Scripts that build objects:
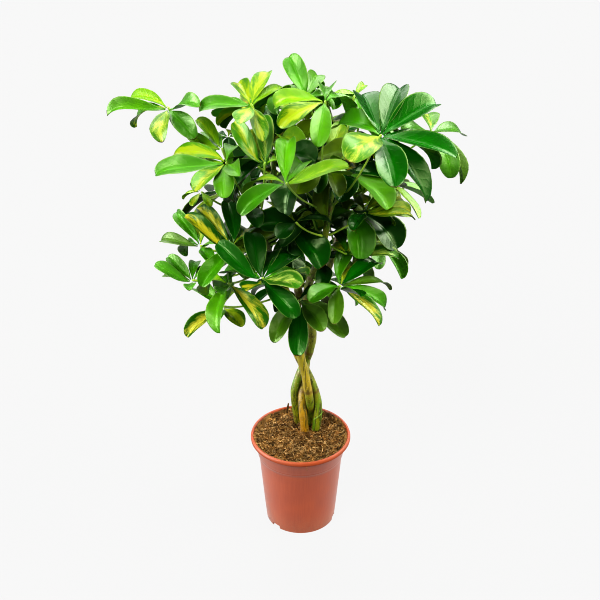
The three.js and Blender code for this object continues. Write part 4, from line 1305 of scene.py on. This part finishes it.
face_material, tree, surface = new_material("leaf face", Specular_IOR_Level=0.5,
                                            Specular_Tint=(0.8, 1.0, 0.55, 1))
skin = skin_inputs(tree)
# Painted highlight: the blade is lighter towards the midrib.
shade = mixed(times(mask(skin["across"], 0.75, 0.1), 0.4), skin["tone"], FACE["inner"], "SOFT_LIGHT")
shade = mixed(times(skin["clouds"], 0.5), shade, mixed(1.0, shade, FACE["mottle"], "MULTIPLY"))
shade = mixed(skin["fringe"], shade, mixed(0.45, skin["tone"], skin["splash"]))
shade = mixed(skin["core"], shade, skin["splash"])
shade = mixed(times(mask(skin["across"], 0.72, 0.98), skin["margin"]), shade, skin["splash"])
shade = mixed(times(skin["veins"], 0.2), shade, FACE["vein"], "SOFT_LIGHT")
shade = mixed(times(skin["midrib"], 0.6), shade, FACE["midrib"], "SOFT_LIGHT")
# Painted rim light: a thin pale edge round the blade.
shade = mixed(times(mask(skin["across"], 0.88, 0.98), 0.5), shade, FACE["rim"])
shade = mixed(skin["dried"], shade, DRIED_TIP)
quilt = times(noise(skin["place"], QUILT_SCALE, detail=0.0), 2.4)
height = plus(plus(skin["height"], times(skin["speckles"], 0.03)), quilt)
feed(surface, {"Base Color": shade, "Roughness": plus(skin["roughness"], times(skin["clouds"], 0.06)),
               "Normal": bumpy(height, 0.0006, 0.4)})
mix_translucent(tree, surface, shade, FACE_LIGHT)
print("material:", face_material.name)

# %% Leaf underside
UNDERSIDE = {"wax": "9db070", "cloud": "7c9060", "midrib": "b4c67c"}

under_material, tree, surface = new_material("leaf underside", Roughness=0.6)
skin = skin_inputs(tree)
shade = mixed(0.5, skin["tone"], UNDERSIDE["wax"])
shade = mixed(times(skin["core"], 0.7), shade, skin["splash"])
shade = mixed(times(skin["clouds"], 0.2), shade, UNDERSIDE["cloud"])
shade = mixed(times(skin["midrib"], 0.7), shade, UNDERSIDE["midrib"])
shade = mixed(skin["dried"], shade, DRIED_TIP)
feed(surface, {"Base Color": shade, "Normal": bumpy(times(skin["height"], -1.0), 0.0006, 0.6)})
mix_translucent(tree, surface, shade, UNDERSIDE_LIGHT)
print("material:", under_material.name)

# %% Leaf stalk
STALK_CLOUD = "7a9a34"

stalk_material, tree, surface = new_material("leaf stalk", Roughness=0.42)
place, tone = place_and_tone(tree)
clouds, speckles = clouds_and_speckles(place, 70.0, 1500.0)
feed(surface, {"Base Color": mixed(times(clouds, 0.35), tone, STALK_CLOUD),
               "Normal": bumpy(speckles, 0.0002, 0.4)})
print("material:", stalk_material.name)

# %% [markdown]
# ## Putting the leaves together
#
# A stalk is thick at the foot, slender along its length and thick again at the hub. It is the bent rod
# once more, on a line between the curve of its solid and the straight chord, because the real stalks are
# nearly straight. Blades are drawn wider than their solids where the crown has to close: behind, and most
# of all inside, where they are also longer. Stalk and leaflets could stay apart, but a leaf is one thing
# that grew, so they are joined, and a live Subdivision modifier of one level rounds the whole.

# %% Stalk lines and fullness
STALK_BANDS = 13
STALK_SIDES = 8
STALK_STATIONS = [0, 0.3, 0.68, 0.965]
STRAIGHTENED = 0.7
STALK_WIDTHS = np.array([[0.0, 0.0028], [0.05, 0.0025], [0.12, 0.0018], [0.5, 0.0016], [0.9, 0.0017],
                         [0.97, 0.0023], [1.0, 0.0026]])  # share of the length, radius
STALK_TONES = ["b0dc50", "a0cc40", "b4d44c", "a4c83c", "a0c44c"]
SEEN_FULLNESS = {"leaf_big_right": 1.14, "leaf_top_upright": 1.08, "leaf_right_upper": 0.9,
                 "leaf_right_dark": 0.84, "leaf_right_low": 0.84, "leaf_right_bottom": 0.84,
                 "leaf_bottom_front": 0.9, "leaf_left_outer": 0.88, "leaf_left_low": 0.9}
USUAL_FULLNESS = 0.97
INSIDE_FULLNESS = 1.7
INSIDE_STRETCH = 1.15


def stalk_line(middles, count):
    """Places along the stalk, and on to the hub."""
    curve = np.polyfit(STALK_STATIONS, np.array(middles[:3] + middles[-1:]), 3)
    spread = np.linspace(0, 1, count)
    line = np.stack([np.polyval(column, spread) for column in curve.T], axis=1)
    chord = line[0] + (line[-1] - line[0]) * spread[:, None]
    return line * (1 - STRAIGHTENED) + chord * STRAIGHTENED


def fullness_of(node, hub):
    """How much wider than its solid a leaf's blades are drawn."""
    if node in SEEN_LOOKS:
        return SEEN_FULLNESS.get(node, USUAL_FULLNESS)
    if node.startswith("leaf_inside"):
        return INSIDE_FULLNESS
    return 1.0 + 0.5 * smooth_step(abs(hub[0]), 0.12, 0.05) * smooth_step(hub[2], 0.40, 0.48)


print("fullness:", {node: round(float(fullness_of(node, leaf["hub"])), 2) for node, leaf in leaves.items()})

# %% Forms of the leaflets
FORM_SEED = 3


def draw_form(node, hub, draw):
    """The shape of one leaflet, drawn at random: swelling, width, fold, waves, curl and twist."""
    return {"belly": draw.uniform(0.92, 1.1), "width": draw.uniform(0.92, 1.1) * fullness_of(node, hub),
            "fold": draw.uniform(0.25, 0.75), "waves": draw.uniform(1.2, 2.4),
            "wave": draw.uniform(0.05, 0.19), "phase": draw.uniform(0, 6.3), "shift": draw.uniform(0, 1.5),
            "curl": draw.uniform(-0.3, 1.3), "twist": draw.normal(0, 0.3),
            "stretch": INSIDE_STRETCH if node.startswith("leaf_inside") else 1.0}


test_form = draw_form(leaf_nodes[0], leaves[leaf_nodes[0]]["hub"], np.random.default_rng(FORM_SEED))
print("one form:", {key: round(float(value), 2) for key, value in test_form.items()})

stalk_rod = make_rod(STALK_SIDES, STALK_BANDS)
draw = np.random.default_rng(FORM_SEED)
pieces = []
for node, leaf in leaves.items():
    hub, parts = leaf["hub"], []
    for number, leaflet in enumerate(leaf["leaflets"]):
        if leaflet["faces"][0] @ (hub - leaf["stalk"][-1]) < 0:
            leaflet["faces"] = -leaflet["faces"]
        blade = bent_leaflet(leaflet, draw_form(node, hub, draw))
        paint_leaflet(blade, pick_look(node, number, hub, draw), draw)
        blade.data.materials.append(face_material)
        blade.data.materials.append(under_material)
        parts.append(blade)
    line = stalk_line(leaf["stalk"], STALK_BANDS + 2)
    stalk = bent_rod(stalk_rod, line, np.interp(np.linspace(0, 1, len(line)), *STALK_WIDTHS.T))
    paint(stalk, "tone", colour(STALK_TONES[draw.integers(len(STALK_TONES))]))
    stalk.data.materials.append(stalk_material)
    name = node.replace("leaf", "foliage")
    piece = joined(parts + [stalk], name)
    rounding = piece.modifiers.new("rounding", "SUBSURF")
    rounding.levels = rounding.render_levels = 1
    finish_piece(piece, name, node)
    pieces.append(piece)
for original in (template, stalk_rod):
    bpy.data.objects.remove(original)
print("leaves:", len(pieces), "faces:", sum(len(piece.data.polygons) for piece in pieces))
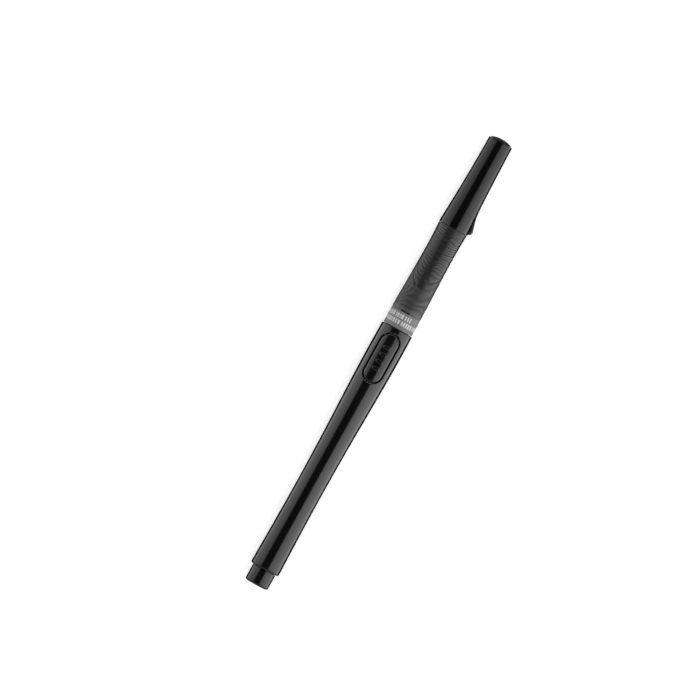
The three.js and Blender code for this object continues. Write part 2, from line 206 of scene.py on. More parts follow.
def outline(node):
    """The profile of a turned CAD node, read along one low meridian of its mesh.

    Gives its (x, radius) corners in order and whether it closes on itself. One that doesn't close
    starts and ends on the axis.
    """
    points = vertices_of(node) - (0, AXIS.y, AXIS.z)
    radius = np.hypot(points[:, 1], points[:, 2])
    turn = np.arctan2(-points[:, 1], points[:, 2])
    on_axis = radius < ON_AXIS
    meridian = turn[~on_axis].max()
    chosen = on_axis | (turn > meridian - SAME_TURN)
    corners = {i: (round(points[i, 0], 6), round(radius[i], 6)) for i in np.flatnonzero(chosen)}
    links = {}
    for edge in frame["nodes"][node].data.edges:
        a, b = (corners.get(i) for i in edge.vertices)
        if a and b and a != b:
            links.setdefault(a, set()).add(b)
            links.setdefault(b, set()).add(a)
    start = min(links, key=lambda corner: (len(links[corner]), corner))
    path = [start]
    ahead = min(links[start])
    while ahead not in (None, start):
        path.append(ahead)
        ahead = next((corner for corner in links[ahead] if corner != path[-2]), None)
    return np.array(path), ahead == start


def rounded(corners, closed, fillet=EDGE):
    """A profile with an arc at each corner.

    A true edge gets a small fillet, with a support point on each long side of it. A blunt corner and
    the short steps of a CAD rounding get a wider arc, and a long curve the widest that fits.
    """
    line = []
    for i, corner in enumerate(corners):
        if not closed and i in (0, len(corners) - 1):
            line.append(corner)
            continue
        sides = [corners[i - 1] - corner, corners[(i + 1) % len(corners)] - corner]
        lengths = [np.linalg.norm(side) for side in sides]
        back, ahead = (side / length for side, length in zip(sides, lengths))
        turn = math.pi - math.acos(np.clip(back @ ahead, -1, 1))
        if turn < STRAIGHT:
            line.append(corner)
            continue
        reach = min(lengths) / 2
        if turn > SHARP_TURN:
            reach = min(0.9 * reach, fillet)
        elif turn > BLUNT_TURN:
            reach = min(reach, SOFT_REACH)
        inwards = (back + ahead) / np.linalg.norm(back + ahead)
        centre = corner + inwards * reach / math.cos((math.pi - turn) / 2)
        start, end = corner + back * reach - centre, corner + ahead * reach - centre
        steps = max(3, math.ceil(turn / ARC_STEP))
        arc = [
            centre + (math.sin(turn - s) * start + math.sin(s) * end) / math.sin(turn)
            for s in np.linspace(0, turn, steps + 1)
        ]
        if turn > SHARP_TURN and lengths[0] > LONG_SIDE * reach:
            arc.insert(0, corner + SUPPORT * reach * back)
        if turn > SHARP_TURN and lengths[1] > LONG_SIDE * reach:
            arc.append(corner + SUPPORT * reach * ahead)
        line.extend(arc)
    return np.array(line)


def resampled(line, first, last, stations):
    """A closed profile whose runs from first to last are drawn again at the given stations.

    Gives the new profile and, for each of its points, the number of its run, or 0 outside them.
    """
    inside = (line[:, 0] > first) & (line[:, 0] < last)
    start = int(np.flatnonzero(~inside & np.roll(inside, -1))[0])
    line, inside = np.roll(line, -start, axis=0), np.roll(inside, -start)
    points, runs, count = [], [], 0
    i = 0
    while i < len(line):
        if not inside[i]:
            points.append(line[i])
            runs.append(0)
            i += 1
            continue
        end = i
        while end < len(line) and inside[end]:
            end += 1
        run = np.vstack([line[i - 1:end], line[end % len(line)]])
        rising = run[-1, 0] > run[0, 0]
        ordered = run if rising else run[::-1]
        drawn = np.column_stack([stations, np.interp(stations, ordered[:, 0], ordered[:, 1])])
        points.extend(drawn if rising else drawn[::-1])
        count += 1
        runs.extend([count] * len(stations))
        i = end
    return np.array(points), np.array(runs)


def ring_faces(rows, columns, loop=False, skip=None):
    """Quads between rows of points that each run right round, but for those that skip(i, j) names."""
    faces = []
    for i in range(rows if loop else rows - 1):
        here, there = i * columns, (i + 1) % rows * columns
        for j in range(columns):
            k = (j + 1) % columns
            if skip is None or not skip(i, j):
                faces.append((here + j, here + k, there + k, there + j))
    return faces


def solid(name, parts, crease=math.radians(50)):
    """One smooth object from parts of (points, faces), joined where they meet."""
    points, faces, count = [], [], 0
    for some, quads in parts:
        some = np.asarray(some).reshape(-1, 3)
        points.extend(some.tolist())
        faces.extend([tuple(corner + count for corner in quad) for quad in quads])
        count += len(some)
    mesh = bpy.data.meshes.new(name)
    mesh.from_pydata(points, [], faces)
    work = bmesh.new()
    work.from_mesh(mesh)
    bmesh.ops.remove_doubles(work, verts=work.verts, dist=WELD)
    bmesh.ops.recalc_face_normals(work, faces=work.faces)
    work.to_mesh(mesh)
    work.free()
    mesh.shade_smooth()
    mesh.set_sharp_from_angle(angle=crease)
    piece = bpy.data.objects.new(name, mesh)
    bpy.context.scene.collection.objects.link(piece)
    return piece


def trimmed(node, shift):
    """The profile of a turned CAD node, with one end of its thickest part moved along the pen."""
    corners, closed = outline(node)
    thick = corners[corners[:, 1] > 0.98 * corners[:, 1].max(), 0]
    end = thick.max() if shift > 0 else thick.min()
    corners[np.abs(corners[:, 0] - end) < SAME_STATION, 0] += shift
    return corners, closed


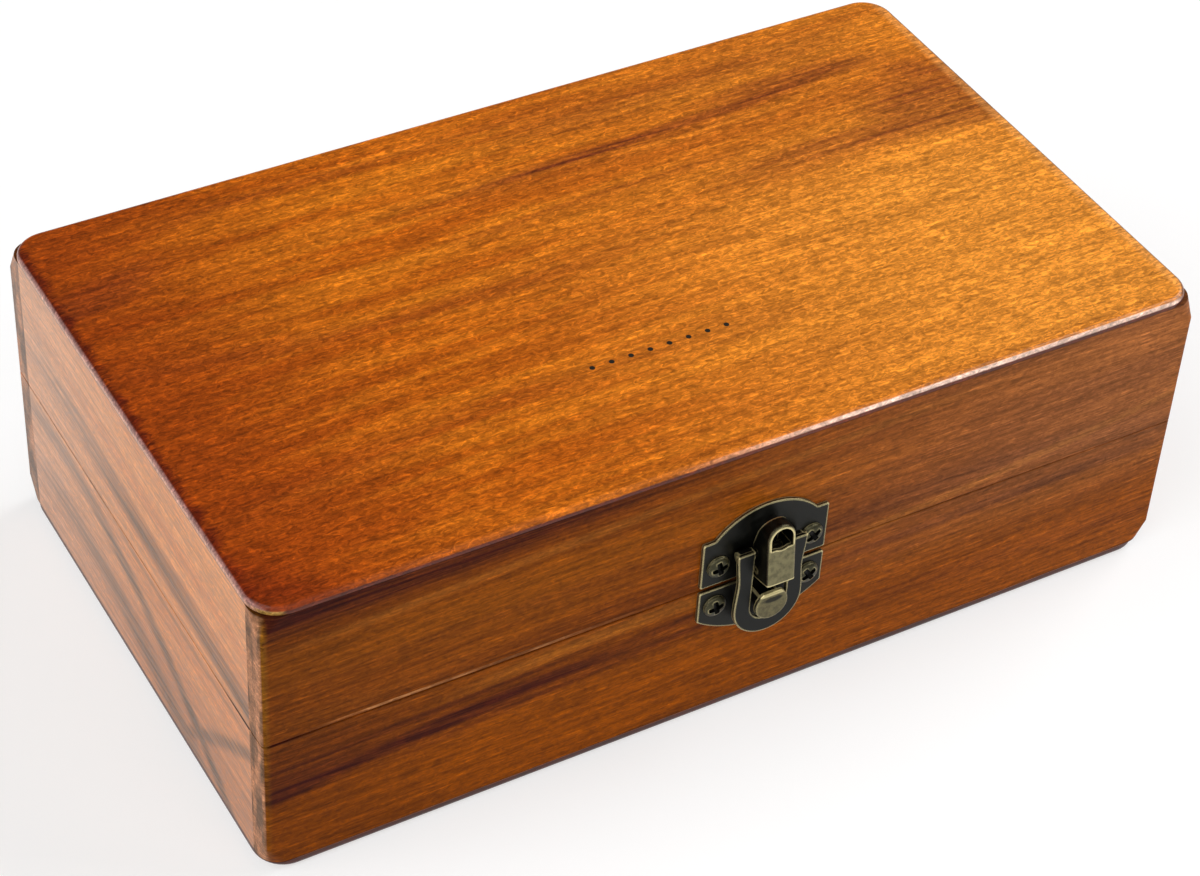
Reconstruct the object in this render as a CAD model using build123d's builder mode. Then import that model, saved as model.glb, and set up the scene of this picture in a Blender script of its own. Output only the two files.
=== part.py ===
from build123d import *
from math import asin, atan2, degrees, hypot
import os

# A lidded wooden box with a toggle latch on the front and two butt hinges on the back.
# Millimetres. Origin: centre of the underside. +X to the right, -Y to the front, +Z up.

# Box
box_length = 180.0
box_width = 104.0
box_height = 60.0
wall = 5.0
top_panel_thickness = 1.5
bottom_panel_thickness = 2.0
seam_height = 30.6
seam_gap = 0.12
panel_corner_radius = 5.8
wall_corner_radius = 4.0
corner_fade = 4.0
upright_edge_radius = 0.9
top_edge_radius = 1.1
bottom_edge_radius = 1.3
seam_edge_radius = 0.2

# Sheet metal and fits
sheet = 0.7
running_clearance = 0.05
screw_hole_clearance = 0.05
overrun = 2.0

# Latch: the lid plate and the keeper sit on the front, a little to the right of the middle.
# All heights of the latch are measured up from the seam, and those of the keeper down from it.
latch_offset = 2.6
latch_plate_width = 24.8
lid_plate_bottom = 1.0
ear_top = 11.0
ear_width = 2.3
dome_top = 15.8
keeper_top = -0.1
keeper_bottom = -6.8
keeper_dome_bottom = -11.2
plate_corner_radius = 0.4
plate_edge_radius = 0.2
lug_radius = 1.25
latch_pin_radius = 0.55

# Latch lever: a channel with an arched top that turns on the lever pin and carries the loop pin.
# Its face leans out towards its lower end, so that a finger can catch it.
lever_width = 5.5
lever_crown_out = 5.2
lever_toe_out = 6.5
lever_bottom = 2.4
lever_top = 14.3
lever_pin_out = 2.6
lever_pin_height = 3.3
lever_heel_radius = 1.7
lever_neck_out = 1.0
lever_neck_height = 8.2
lever_tip_out = 2.8
lever_edge_radius = 0.5
window_bottom = 9.7
window_rim = 0.6

# Latch loop: a slotted tongue with square shoulders, a slight waist and a round end. The loop pin
# runs in eyes behind the shoulders.
loop_width = 13.5
loop_waist = 12.7
loop_shoulder_width = 13.7
loop_eye_span = 12.7
slot_width = 7.0
loop_thickness = 0.75
loop_pin_out = 2.1
loop_pin_height = 7.0
loop_eye_radius = 1.1
loop_end_out = 2.9
loop_end_height = -4.7
loop_edge_radius = 0.2

# Keeper hook: a cup that stands in the slot of the loop, with a lip in front of the loop
lip_clearance = 0.3
lip_inner_out = 3.8
lip_thickness = 0.8
lip_edge_radius = 0.35
hook_neck_radius = 2.4
hook_top = -1.6
hook_centre_height = -4.3

# Pan-head screws of the latch
latch_screw_spacing = 18.5
lid_screw_height = 5.3
keeper_screw_height = -3.8
pan_radius = 2.15
pan_height = 1.1
pan_rim = 0.35
latch_shank_radius = 0.9
latch_shank_length = 4.4
latch_point_length = 1.4
pan_recess_length = 2.6
pan_recess_width = 0.75
pan_recess_depth = 0.8
left_recess_turn = 12.0
right_recess_turn = 33.0

# Butt hinges on the back, and their oval-head countersunk screws
hinge_spacing = 100.0
hinge_length = 20.0
leaf_height = 8.4
leaf_corner_radius = 1.0
knuckle_count = 5
knuckle_radius = 1.6
knuckle_gap = 0.2
barrel_gap = 0.2
hinge_pin_radius = 0.8
hinge_screw_spacing = 12.0
hinge_screw_drop = 5.2
oval_radius = 1.75
oval_dome = 0.3
hinge_shank_radius = 0.8
hinge_shank_length = 4.4
hinge_point_length = 1.2
oval_recess_length = 2.0
oval_recess_width = 0.5
oval_recess_depth = 0.5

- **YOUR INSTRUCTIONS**
Only the lines from the one containing "More parts follow." through the one containing "of its mesh." are to be retyped, both boundary lines included, with no other material.

- **RESULT OF THE TASK**
The three.js and Blender code for this object continues. Write part 2, from line 206 of scene.py on. More parts follow.
def outline(node):
    """The profile of a turned CAD node, read along one low meridian of its mesh.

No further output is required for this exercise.